I remember the last time that online voting came before city council. It was in ye olden days when you could attend city council meetings in person. The time before time, as it were.
It was a close vote to not proceed with the internet option for the 2018 Municipal Election, and it was an emotional vote for many people. There were those that felt that internet voting was too big a risk, and there were those that felt that it was the only way they’d get to participate. In their way, both sides were right, and those are the decisions that hurt the most.
By a matter of inches, council made the correct decision because when it comes to elections, the security issues outweigh the ease of access. It’s not the Russians you need to worry about but the ones that like to hack municipal computer systems and ransom the data, which is a crime that’s affected communities much smaller than Guelph here in Ontario.
This needs to be understood, which is why I called for a robust and thorough debate on internet voting back immediately after the last election. People needed to understand the unique security challenges of an internet election, and why it’s different from something like internet banking. Things like QAnon show that there are a lot of people that invest too much faith in the internet, and we need to create at least a little more skepticism in the general public in order to tackle internet voting in its right context.

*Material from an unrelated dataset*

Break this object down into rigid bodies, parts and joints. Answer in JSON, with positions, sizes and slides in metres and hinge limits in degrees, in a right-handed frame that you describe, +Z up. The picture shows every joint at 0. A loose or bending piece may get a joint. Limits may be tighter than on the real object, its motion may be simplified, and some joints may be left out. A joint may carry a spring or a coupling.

But that big debate never happened, and then last year there was a (checks notes) global pandemic, which forced a lot of ongoing issues at city hall to fight for second place. Having said that, the pandemic did give us something that turned out to be the ideal solution to the problems of convenience, accessibility, and the pressing need to avoid line-ups and crowds: mail-in voting.
Despite what clowns in orange make-up say, mail-in voting is both safe and effective. They allow that convenience factor people crave, plus the added security of a paper ballot and record of vote. In fact, many states south of the border had been using mail-in voting long before there was ever such a thing as COVID-19.

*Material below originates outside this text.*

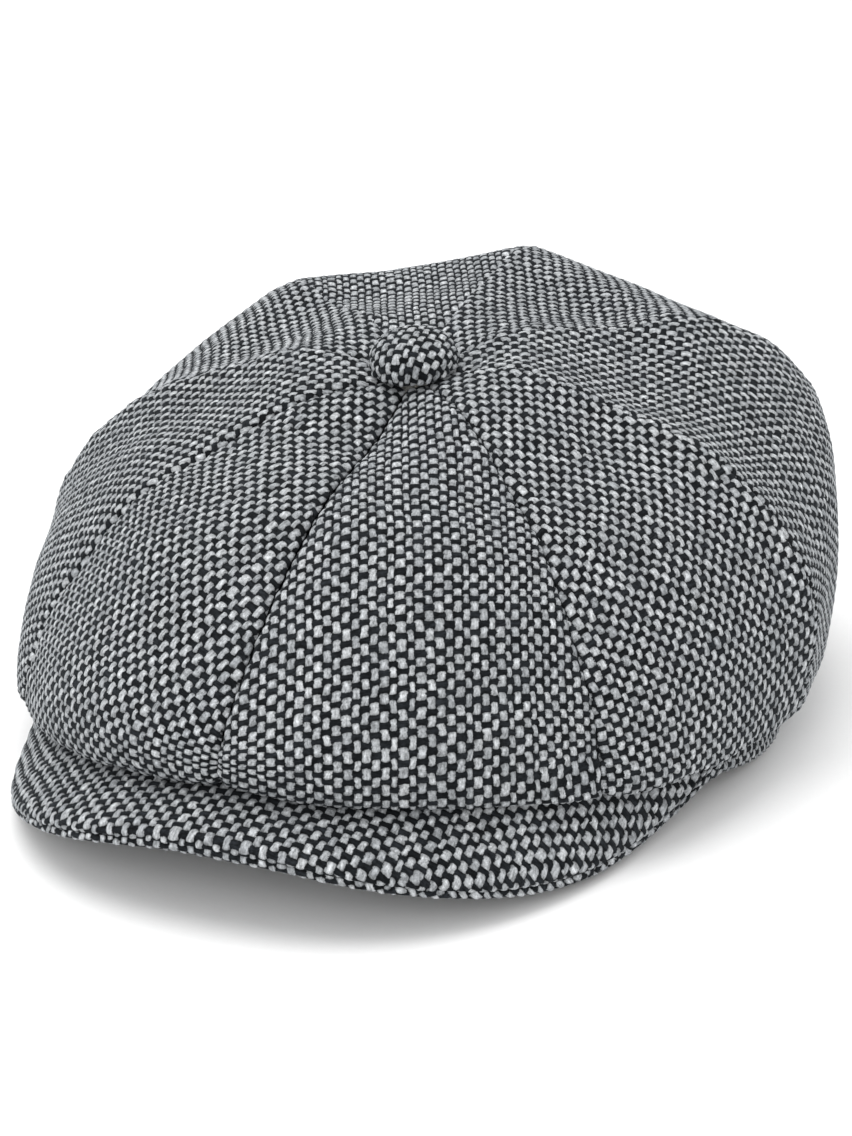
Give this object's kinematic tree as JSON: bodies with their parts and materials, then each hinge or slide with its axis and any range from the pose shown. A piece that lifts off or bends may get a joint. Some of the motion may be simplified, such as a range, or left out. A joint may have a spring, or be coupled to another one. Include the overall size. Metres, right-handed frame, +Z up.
{
  "type": "newsboy cap",
  "caption": "Soft eight-panel newsboy cap in salt-and-pepper tweed, with a short curved peak, a covered top button, a satin lining and a sweatband.",
  "frame": {"origin": "on the surface the cap rests on, straight below the crown button", "axes": "+Z up, -Y out of the front over the peak, +X towards the wearer's left"},
  "size_m": [0.2086, 0.2569, 0.1071],
  "materials": {
    "tweed": "salt-and-pepper wool tweed, basket-like plain weave",
    "lining_satin": "black satin",
    "sweatband_twill": "black cotton twill",
    "interlining_felt": "white needled interlining",
    "board": "white stiffener board",
    "button_metal": "tinned steel",
    "label_satin": "blank woven label"
  },
  "bodies": {
    "cap": {"crown_panel_front_left": "tweed", "crown_panel_side_front_left": "tweed", "crown_panel_side_back_left": "tweed", "crown_panel_back_left": "tweed", "crown_panel_back_right": "tweed", "crown_panel_side_back_right": "tweed", "crown_panel_side_front_right": "tweed", "crown_panel_front_right": "tweed", "lining_panel_front_left": "lining_satin", "lining_panel_side_front_left": "lining_satin", "lining_panel_side_back_left": "lining_satin", "lining_panel_back_left": "lining_satin", "lining_panel_back_right": "lining_satin", "lining_panel_side_back_right": "lining_satin", "lining_panel_side_front_right": "lining_satin", "lining_panel_front_right": "lining_satin", "outer_band": "tweed", "sweatband_interlining": "interlining_felt", "sweatband": "sweatband_twill", "blank_label": "label_satin"},
    "peak": {"peak_under_cover": "tweed", "peak_board": "board", "peak_top_cover": "tweed"},
    "button": {"button_cover": "tweed", "button_shell": "button_metal", "button_back_plate": "button_metal", "button_shank": "button_metal", "button_washer": "button_metal"}
  },
  "joints": [
    {"name": "peak_flex", "type": "hinge", "parent": "cap", "child": "peak", "pos_m": [0, -0.03, 0.0075], "axis": [1, 0, 0], "range_deg": [0, 8], "stiffness_Nm_per_rad": 0.6},
    {"name": "button_swivel", "type": "hinge", "parent": "cap", "child": "button", "pos_m": [0, -0.0006, 0.0934], "axis": [0, -0.2756, 0.9613], "range_deg": [-15, 15]}
  ]
}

The appeal of mail-in ballots can be understood outside of pandemic concerns. They’ve been heavily used in rural locations where its hard or complicated to travel around, but they’ve also been used to allow for a more leisurely voting experience. If you’re at all familiar with the American elections, you know that their ballots are sometimes longer and more nuanced than a short story by Alice Munro.

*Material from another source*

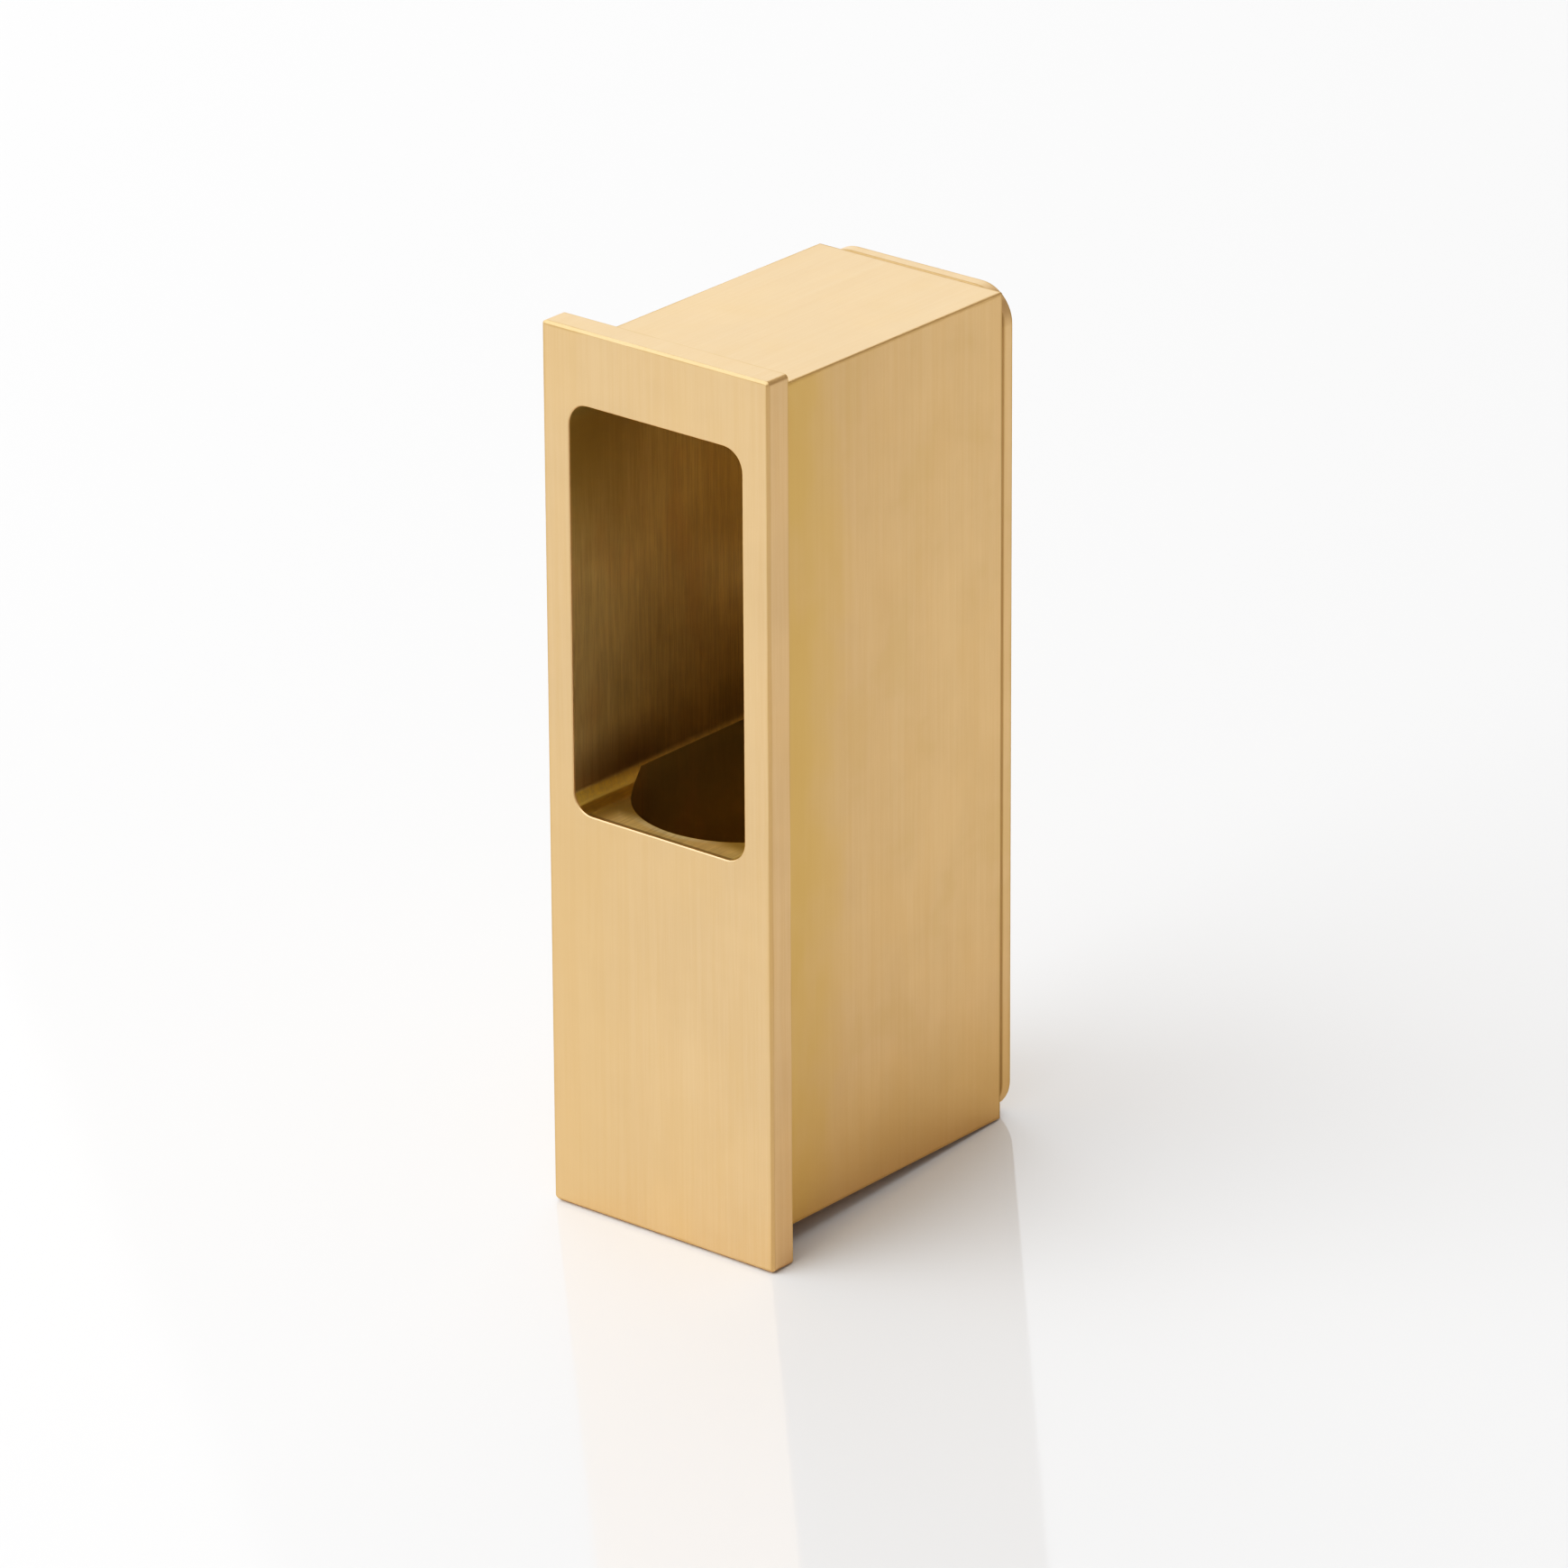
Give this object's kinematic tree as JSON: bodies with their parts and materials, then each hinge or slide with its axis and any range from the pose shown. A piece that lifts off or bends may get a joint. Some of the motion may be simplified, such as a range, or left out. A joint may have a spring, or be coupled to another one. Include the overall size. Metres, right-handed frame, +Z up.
{
  "type": "pocket door pull",
  "caption": "Solid brass pull for a pocket door's edge: face plate with a tall finger window, deep milled body with a hooking finger hollow, and a screwed back plate.",
  "frame": {"origin": "bottom centre of the whole object: midway across the face plate, midway between its front face and the back plate's rear face, level with the plate's lower edge", "axes": "+X across the plate, to the right as seen from the front; +Y from the front face into the door; +Z up"},
  "size_m": [0.0306, 0.0438, 0.1],
  "materials": {
    "satin_brass": "satin, brushed upright",
    "screw_brass": "turned"
  },
  "bodies": {
    "root": {"housing": "satin_brass", "back_plate": "satin_brass", "back_plate_screws": "screw_brass"}
  },
  "joints": []
}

On the website Ballotpedia, I looked up the 2020 election ballot for California, which adopted mail-in ballots long before the pandemic. Last November, your average California voter considered the following: President of the United States, their House representation, a Congressional special election, their state senator, their state representative, local judges, school board trustees, city councillors, state-wide ballot measures and local ballot measures.
Looking at a list like that, you can understand the appeal of making a cup of coffee and sitting down at the kitchen table to spend the morning filling out your mail-in ballot outside the pressure of finishing fast at your polling station. Dare I say it’s more civilized?
I know the appeal of internet voting for some people was being able to have your ballot open in one tab and being able to look up candidates in another. People told me they did this, especially with candidates for their local school board trustee, which is so important, but is so often overlooked.
And if this is going to be a habit, and if we’re going to give people the ability to sit at home and fill out their mail-in ballots at their own pace, then why not take a lesson from our American cousins and really make it worth their time and effort?
While the Government of Ontario has taken ranked ballots off the table for 2022, perhaps the city could still hold a referendum on the subject in case the option ever becomes available, or to be used as advocacy to demonstrate community demand for ranked ballots.
Perhaps there are other pressing matters that will come before council in the years between 2022 and 2026 that could use some public direction.
My layman’s analysis of the Municipal Elections Act does note that you can use the act to “obtain the assent of electors to a by-law as required or authorized by law,” or to “obtain the opinion of the electors on any question as required or authorized by law.” An election offers a pretty big sample size, so why not use it to get some more direct democracy going?
In other words, I think the introduction of mail-in ballots is a reason to get excited. No system is perfect, but in terms of being able to reach the most people with a minimum of unforeseeable security issues, mail-in ballots are a great move for the 2022 election.
Not that the clerks office needs my approval, but it’s nice not to complain for a change.